Wrapping this up. If you ask me whether you should use Crossplane or not, I would say: check where you are. You have a brand new greenfield project with just a couple of infra dependencies, which runs on Kubernetes and you also want to try something new? Sure, give it a try! However, you have to be ready to rebuild things often, because some breaking changes can be merged into the tool itself or you may later discover that it doesn’t cover all your use cases. Even if you won’t manage your whole infra with this tool, you can drastically increase your velocity, because you won’t need to onboard any DSLs.

If you are running a relatively old infrastructure with some skeletons in the closet set up with probably more than one IaC tool, Crossplane might be not for you.
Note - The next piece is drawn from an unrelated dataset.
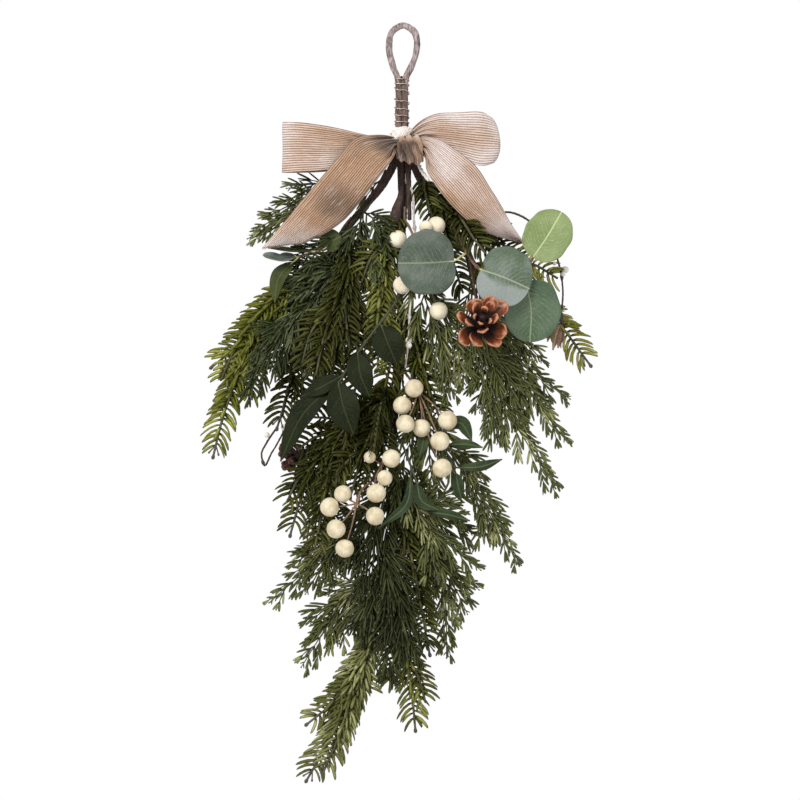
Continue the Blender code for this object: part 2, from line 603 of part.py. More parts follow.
# Berries: cream foam balls, each pushed on the end of its own thin stem.
BERRY_SPRAYS = [
    ("berry_spray_upper", "main", -152, 75, [(4, -9, -172), (7, -14, -186)],
     [([(7, -14, -186), (2, -18, -192), (-5, -20, -198)], BERRY_R),
      ([(7, -14, -186), (18, -18, -184), (29, -20, -184)], BERRY_R),
      ([(7, -14, -186), (12, -17, -184), (19, -22, -180)], 5.0),
      ([(7, -14, -186), (4, -22, -215), (-1, -25, -243)], BERRY_R),
      ([(7, -14, -186), (17, -22, -225), (33, -26, -267)], BERRY_R)]),
    ("berry_spray_centre", "main", -306, 60, [(6, -14, -330), (14, -22, -342)],
     [([(14, -22, -342), (12, -27, -341), (10, -31, -339)], BERRY_R),
      ([(14, -22, -342), (6, -26, -348), (-1, -30, -355)], BERRY_R),
      ([(14, -22, -342), (8, -34, -360), (2, -40, -372)], BERRY_R),
      ([(14, -22, -342), (17, -28, -360), (17, -30, -376)], BERRY_R),
      ([(14, -22, -342), (30, -30, -356), (41, -34, -369)], BERRY_R),
      ([(14, -22, -342), (26, -34, -368), (34, -42, -388)], BERRY_R),
      ([(14, -22, -342), (28, -36, -396), (36, -38, -413)], BERRY_R)]),
    ("berry_spray_middle", "main", -376, 120, [(-14, -20, -398), (-20, -30, -410)],
     [([(-20, -30, -410), (-15, -36, -408), (-11, -40, -404)], BERRY_R),
      ([(-20, -30, -410), (-20, -36, -418), (-17, -42, -422)], BERRY_R),
      ([(-20, -30, -410), (-26, -36, -424), (-25, -42, -436)], BERRY_R),
      ([(-20, -30, -410), (-26, -36, -406), (-31, -38, -403)], 5.6)]),
    ("berry_spray_low_left", "main", -384, 170, [(-28, -20, -424), (-40, -34, -436), (-43, -38, -446)],
     [([(-43, -38, -446), (-50, -38, -442), (-56, -38, -437)], BERRY_R),
      ([(-43, -38, -446), (-55, -41, -448), (-68, -42, -449)], BERRY_R),
      ([(-43, -38, -446), (-35, -42, -450), (-26, -45, -457)], BERRY_R),
      ([(-43, -38, -446), (-54, -42, -460), (-62, -44, -469)], BERRY_R),
      ([(-43, -38, -446), (-48, -42, -468), (-54, -43, -487)], BERRY_R)]),
]
for name, host, z, azimuth, points, twigs in BERRY_SPRAYS:
    pieces = [twig(host, z, azimuth, 10, 1.3, points, 8.0, 1.2)]
    for line, size in twigs:
        path = smooth(line, 14.0)
        pieces.append(tube(path, BERRY_STEM_R, 3, tip=path[-1] + (path[-1] - path[-2]).normalized() * 2))
        pieces.append(ball(line[-1], size))
    fuse(name, pieces)


# A cone scale: a plate from the core, widest near its end and bent up at its tip.
def scale(root, out, axis, length, width, thick):
    side = out.cross(axis).normalized()
    rows = []
    for u, w, lift in ((0.0, 0.25, 0.0), (0.72, 1.0, 0.06), (1.0, 0.55, 0.26)):
        c = root + out * (length * u) + axis * (length * lift)
        rows.append([c - side * (0.5 * width * w), c + side * (0.5 * width * w)])
    return sheet(rows, thick)


def cone(name, stem, centre, axis, size, seed):
    rng = random.Random(seed)
    axis = Vector(axis).normalized()
    centre = Vector(centre)
    ref = axis.cross(Vector((0.3, 0.2, 1.0))).normalized()
    other = axis.cross(ref)
    core = [centre - axis * size * 0.42, centre - axis * size * 0.2, centre, centre + axis * size * 0.2,
            centre + axis * size * 0.36]
    pieces = [stem, tube(core, [size * 0.14, size * 0.22, size * 0.2, size * 0.15, size * 0.08], 5)]
    rows = ((-0.26, 7, 0.46, 0.25, -0.15), (-0.06, 7, 0.50, 0.25, 0.28), (0.14, 5, 0.36, 0.20, 0.85),
            (0.28, 2, 0.22, 0.14, 2.2))
    for k, (h, count, length, width, lean) in enumerate(rows):
        for m in range(count):
            a = 2 * math.pi * (m + 0.5 * (k % 2)) / count + rng.uniform(-0.08, 0.08)
            radial = ref * math.cos(a) + other * math.sin(a)
            out = (radial + axis * lean).normalized()
            up = (axis - out * axis.dot(out)).normalized()
            root = centre + axis * (h * size) + radial * (size * 0.06)
            pieces.append(scale(root, out, up, size * length, size * width, 1.3))
    return fuse(name, pieces)


cone("pine_cone_right", twig("right", -196, 60, 8, 1.2, [(64, -18, -232), (68, -30, -258), (70, -42, -274)], 6.0),
     (72, -58, -276), (0.05, -1, -0.18), 46.0, 13)
cone("pine_cone_left", twig("main", -356, 188, 8, 1.2, [(-40, 4, -380), (-70, 7, -392), (-92, 8, -400)], 8.0),
     (-104, 6, -406), (-0.75, -0.5, -0.3), 40.0, 16)

# Vine tendrils and the thin twig with white pips.
fuse("tendril_right", [twig("right", -150, 330, 6, 1.0,
                            [(52, 12, -172), (80, 12, -178), (98, 10, -172), (120, 7, -181), (139, 5, -201),
                             (148, 5, -225), (151, 6, -250), (149, 6, -272)], 10.0)])
fuse("tendril_left", [twig("left", -238, 250, 5, 0.9,
                           [(-90, 19, -272), (-104, 20, -312), (-111, 18, -350), (-120, 12, -376), (-129, 9, -390),
                            (-134, 8, -401), (-131, 8, -412), (-125, 10, -401), (-117, 13, -387)], 9.0)])
pip_path = [(10, -4, -160), (14, -8, -185), (12, -13, -215), (8, -20, -245), (6, -25, -270), (5, -26, -293),
            (2, -25, -320)]
fuse("pip_twig", [twig("main", -136, 30, 8, 1.1, pip_path, 12.0), ball((5, -26.4, -293), 2.6)])
# Brown wrapping wound round the main stem half way down.
wrap = []
for k in range(3 * 8 + 1):
    z = -288.0 - 9.0 * k / 24.0
    i = min(range(len(hosts["main"])), key=lambda m: abs(hosts["main"][m].z - z))
    c = hosts["main"][i]
    a = 2 * math.pi * k / 8.0
    reach = STEM_R + GAP + 0.9
    wrap.append(Vector((c.x + reach * math.cos(a), c.y + reach * math.sin(a), z)))
fuse("stem_wrap", [tube(wrap, 0.9, 3)])


# Tries a needle, then the same one turned or shortened, until one stays clear of everything else.
def place(root, t, out, across, lean, length, r0, tree, own):
    for turn, size in ((0, 1.0), (14, 1.0), (-14, 1.0), (0, 0.8), (30, 0.9), (-30, 0.9), (0, 0.6)):
        a = math.radians(turn)
        d = out * math.cos(a) + across * math.sin(a)
        tip = root + (t * math.cos(lean) + d * math.sin(lean)).normalized() * (length * size)
        if not clear(tree, root, tip, r0, 0.2):
            continue
        if any(near(root, tip, p, q) < 1.35 for p, q in own if (p - root).length < 30):
            continue
        own.append((root, tip))
        return tip
    return None


def fir_shoot(path, start, tree, own, rng):
    tans, norms = frames(path)
    needles = {}
    n = len(path) - 1
    for i in range(start, n):
        t = (tans[i] + tans[i + 1]).normalized()
        front = norms[i]
        flat = t.cross(front)
        mid = (path[i] + path[i + 1]) * 0.5
        u = (i - start) / max(1.0, n - start)
        size = FIR_NEEDLE * (0.86 + 0.14 * math.sin(math.pi * min(1.0, u * 1.2))) * (1.0 if u < 0.85 else 0.8)
        for j in range(4):
            a = math.pi * j / 2.0 + rng.uniform(-0.2, 0.2)
            if j % 2 == 0:
                a += 0.5 if i % 2 else -0.5
            out = (front * (0.62 * math.cos(a)) + flat * math.sin(a)).normalized()
            across = t.cross(out)
            lean = math.radians(57 - 22 * u + rng.uniform(-5, 5))
            if j == 0:
                lean *= 0.85
            root = mid + (front * math.cos(math.pi * j / 2.0) + flat * math.sin(math.pi * j / 2.0)) * FIR_R * 0.7
            tip = place(root, t, out, across, lean, size * rng.uniform(0.92, 1.06), 2.2, tree, own)
            if tip is not None:
                needles[(i, j)] = tip
    end = path[-1]
    d = tans[-1]
    radii = [FIR_R] * (n + 1) + [2.1, 2.4, 1.5]
    line = list(path) + [end + d * 1.6, end + d * 4.2, end + d * 6.2]
    return tube(line, radii, 4, needles, end + d * 7.2)


def cedar_shoot(path, start, tree, own, rng):
    tans, norms = frames(path)
    needles = {}
    n = len(path) - 1
    for i in range(start, n):
        t = (tans[i] + tans[i + 1]).normalized()
        front = norms[i]
        flat = t.cross(front)
        mid = (path[i] + path[i + 1]) * 0.5
        u = (i - start) / max(1.0, n - start)
        k = i % 6
        hand = 1.0 if k < 3 else -1.0
        j = 1 if k < 3 else 2
        size = CEDAR_NEEDLE * (1.0 - 0.42 * u ** 1.5)
        lean = math.radians((66, 44, 25)[k % 3] + rng.uniform(-5, 5))
        out = (flat * hand + front * rng.uniform(-0.25, 0.15)).normalized()
        tip = place(mid + flat * (hand * CEDAR_R * 0.6), t, out, t.cross(out), lean, size, 1.5, tree, own)
        if tip is not None:
            needles[(i, j)] = tip
        if k % 3 != 2 or u > 0.9:
            out = (flat * hand * 0.75 + front * 0.6).normalized()
            lean = math.radians((52, 30, 22)[k % 3] + rng.uniform(-5, 5))
            tip = place(mid + front * (CEDAR_R * 0.6), t, out, t.cross(out), lean, size * 0.9, 1.5, tree, own)
            if tip is not None:
                needles[(i, 0)] = tip
    radii = blended(CEDAR_R + 0.25, CEDAR_R - 0.1, n + 1)
    return tube(path, radii, 3, needles, path[-1] + tans[-1] * 7.0)


rng = random.Random(7)
for name, kind, host, z, azimuth, along, points, side in SPRAYS:
    own = []
    pieces = []
    for k, path in enumerate(stems[name]):
        tree = others_tree(name, [p for p in stems[name] if p is not path], STEM_OF[kind])
        bare = int((along + (14 if kind == "fir" else 12)) / STEP_OF[kind]) if k == 0 else 2
        shoot = fir_shoot if kind == "fir" else cedar_shoot
        pieces.append(shoot(path, bare, tree, own, rng))
    fuse(name, pieces)

COLOURS = [
    ("hanging_loop", (0.20, 0.15, 0.11), 0.9), ("handle_wire", (0.36, 0.30, 0.22), 0.5),
    ("main_stem", (0.06, 0.035, 0.025), 0.85), ("branch", (0.06, 0.035, 0.025), 0.85),
    ("stem_wrap", (0.12, 0.06, 0.04), 0.9), ("tie_cord", (0.80, 0.76, 0.68), 0.9),
    ("bow", (0.55, 0.40, 0.27), 0.95), ("fir_spray_left_lower", (0.045, 0.075, 0.03), 0.6),
    ("fir", (0.07, 0.10, 0.025), 0.6), ("cedar", (0.035, 0.07, 0.035), 0.6),
    ("eucalyptus", (0.13, 0.20, 0.15), 0.55), ("laurel", (0.025, 0.05, 0.03), 0.5),
    ("olive", (0.05, 0.08, 0.035), 0.5), ("berry", (0.80, 0.72, 0.52), 0.8),
    ("pine_cone", (0.24, 0.09, 0.035), 0.8), ("tendril", (0.06, 0.04, 0.035), 0.8),
    ("pip_twig", (0.16, 0.13, 0.11), 0.8),
]
for obj in list(bpy.data.objects):
    for start, colour, rough in COLOURS:
        if obj.name.startswith(start):
            mat = bpy.data.materials.new(obj.name)
            mat.use_nodes = True
            shader = mat.node_tree.nodes["Principled BSDF"]
            shader.inputs["Base Color"].default_value = (colour[0], colour[1], colour[2], 1.0)
            shader.inputs["Roughness"].default_value = rough
            obj.data.materials.clear()
            obj.data.materials.append(mat)
            break
    for v in obj.data.vertices:
        v.co = v.co * MM
    obj.data.update()
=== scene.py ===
import math

import bpy
import numpy as np
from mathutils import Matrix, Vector
from mathutils.bvhtree import BVHTree


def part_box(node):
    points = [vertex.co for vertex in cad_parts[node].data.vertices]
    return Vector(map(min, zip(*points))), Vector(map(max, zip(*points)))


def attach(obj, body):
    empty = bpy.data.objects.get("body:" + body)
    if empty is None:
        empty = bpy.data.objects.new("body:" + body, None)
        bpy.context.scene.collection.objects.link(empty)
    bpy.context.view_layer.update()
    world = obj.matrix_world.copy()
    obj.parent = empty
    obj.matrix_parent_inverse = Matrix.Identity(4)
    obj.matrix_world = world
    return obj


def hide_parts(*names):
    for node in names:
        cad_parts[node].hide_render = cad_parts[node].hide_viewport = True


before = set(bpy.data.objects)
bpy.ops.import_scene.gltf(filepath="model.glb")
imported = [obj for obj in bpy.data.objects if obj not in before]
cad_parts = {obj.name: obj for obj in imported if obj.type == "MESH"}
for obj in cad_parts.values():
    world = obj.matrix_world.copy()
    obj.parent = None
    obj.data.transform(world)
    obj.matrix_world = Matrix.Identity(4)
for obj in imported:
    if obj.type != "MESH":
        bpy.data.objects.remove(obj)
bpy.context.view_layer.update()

# All sizes and places are millimetres, as the swag is laid out, and each finished mesh is scaled to metres.
# X is to the right seen from the front, Z is up, and the front faces -Y.
MM = 0.001
FRONT = np.array((0.0, -1.0, 0.0))
# A whole turn in radians, near enough for a random start.
CIRCLE = 6.28


# Main stem and side stems
# The backbone is one dark natural stick, with two thinner sticks that leave it behind the bow.
# They are real wood with the bark on, so they are ribbed and slightly crooked.
MAIN_STEM = [(-1.5, 6.6, -45), (-1.5, 6.8, -90), (-1, 7, -128), (-1, 5, -175), (-3, 3, -256),
             (-4, 3, -323), (-8, 3, -378), (-10, 3, -444), (-12, 3, -524)]
LEFT_STEM = [(-7.9, 7.2, -106), (-8.2, 7.2, -120), (-17, 6.5, -142), (-35, 4, -167), (-53, 2, -188),
             (-67, 0, -216), (-76, 0, -250)]
RIGHT_STEM = [(5.6, 7.2, -106), (6.2, 7.2, -120), (13, 6.5, -136), (25, 5, -156), (41, 3, -178),
              (57, 1, -205), (67, 0, -238)]
STEM_RADII = (3.2, 2.4)
SIDE_STEM_RADII = (3.0, 1.8)
KNOT_FOOT = -112
STRAND_ENDS = {"main": -250, "left": -232, "right": -232}
STRAND_TURNS = (0.0, 2.2, 4.3)
STRAND_RADII = (1.45, 0.9)
STRAND_WAVE = 46.0
STUB = [(-1, 3, -146), (-3, 0, -160), (-7, -2, -174), (-9, -2, -190)]
SPUR = [(4.5, 2, -112), (5, 1, -138), (5.5, 0, -160), (6, -1, -180)]


def unit(v):
    return v / np.maximum(np.linalg.norm(v, axis=-1, keepdims=True), 1e-9)


def run_of(path):
    """How far along the line each of its points is."""
    return np.r_[0.0, np.cumsum(np.linalg.norm(np.diff(path, axis=0), axis=1))]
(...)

Your engineering teams are probably already onboarded with existing solutions and workarounds. Keep in mind, that Crossplane requires a Kubernetes cluster and you may not even have a cluster in all the environments. Also, there is a risk that you won’t be able to migrate all the infrastructure that you want to Crossplane and it will end up “just as yet another tool to do the infra that we have”.

Everything in a Single Package

multi-tenant architecture

source: https://crossplane.io/docs/v0.3/

The special beauty of Crossplane is that now you can create a bundle, which not only describes your application, but also its infrastructure dependencies. Moreover, you can describe your app’s deployable and it’s infra, in the same way, using the same syntax. Of course, real life is more complicated than a code example on the Internet, but with the growing popularity of managed Kubernetes solutions, I can foresee that this project will get much wider adoption.